We already reported on the news that Archbishop John Nienstedt of St. Paul, Minnesota, is requiring the archdiocesan priests not to speak out in support of marriage equality.   A news story in this past weekend’s Minneapolis Star Tribune uses Nienstedt’s directive as its lead, but it goes a little further than that by telling the story of one courageous priest who is speaking out, despite the archbishop’s gag order:

“One vocal critic of Nienstedt is the Rev.
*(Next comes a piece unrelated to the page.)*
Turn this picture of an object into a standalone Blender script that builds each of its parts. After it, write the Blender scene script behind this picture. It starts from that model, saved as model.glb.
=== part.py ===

Mike Tegeder, who spoke against the amendment at a priests’ meeting with Nienstedt in October.

“In November, Tegeder received a letter stating that if he did not end his public opposition, Nienstedt would suspend his “faculties to exercise ministry” and remove him from his “ministerial assignments.”

“Marking the first clear standoff over the church’s role in the amendment, Tegeder is not backing down.

“He said he believes the church is being too political and contends that it’s inappropriate for its leaders to campaign in support of the amendment.

” ‘That’s not the way to support marriage,’ said Tegeder, pastor at both St. Frances Cabrini and Gichitwaa Kateri churches in Minneapolis. ‘If we want to support marriage, there are wonderful things we can do as Catholic churches and ministers. We should not be focused on beating up a small number of people who have this desire to have committed relationships.’ “

You can read more about Fr. Tegeder in a National Catholic Reporter article from October 2010, when he first spoke out against the anti-marriage equality DVD campaign which Nienstedt led.

During a very critical time in the church in Minnesota, Fr. Tegeder exemplifies the best of prophetic witness.  He deserves our prayers and support.  I hope that his example will encourage other priests and church leaders to speak of their support for marriage equality.  Silencing has no place in a church whose founder and model is described as the Word of God.